As one who possesses a few of the valuable orginials, I note that there is a slightly different feel between the new reproductions and the old originals. The new ones are "finer," perhaps in the way that the North Korean counterfeits are "finer" than the genuine American notes. The paper on which the reproductions is slightly harder. The ink does not sink into that paper--whose fibers are not arranged in the same way as those of the original, earlier stamps were--in the same way it did on the 1893 Columbians, 1898 Trans Mississippi issues, and so on. There is a new technique for examining paper fibers that may be to the point.

Has anyone with experience noted what I am saying? Can anyone out there speak authoritatively to these matters?

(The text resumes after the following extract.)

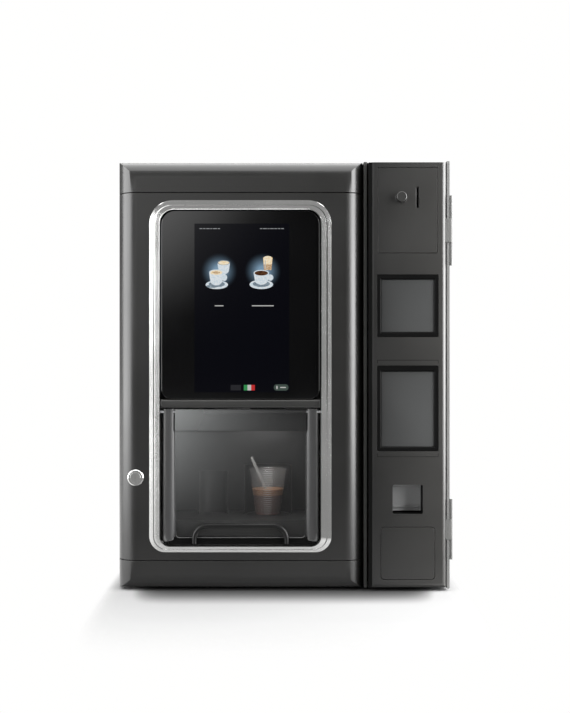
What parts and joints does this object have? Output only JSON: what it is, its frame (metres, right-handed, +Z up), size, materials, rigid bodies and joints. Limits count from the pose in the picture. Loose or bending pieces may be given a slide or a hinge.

In my capacity as a publisher, I buy a fair amount of printing. I once was given in a bank a counterfeit $100 bill. Fortunately, I noticed it and reported it immediately; there was an FBI man present at that time who verified the fact. However, this counterfeit was an offset job; the face of the note (an older series one, with small portrait) was well done, but the back was to my eye quite sloppy. These new counterfeits would be interesting to examine. If there was a place (Bureau of Engraving Printing? Smithsonian?) I could look at one, I would like to. Is there one? If anyone knows anything specific and technical about the production of these notes I would also like to know that.

siwelregor
Reply #17 Top
Please to drop back onto the face of the earth soon? Yes? Very good, thank you very much........................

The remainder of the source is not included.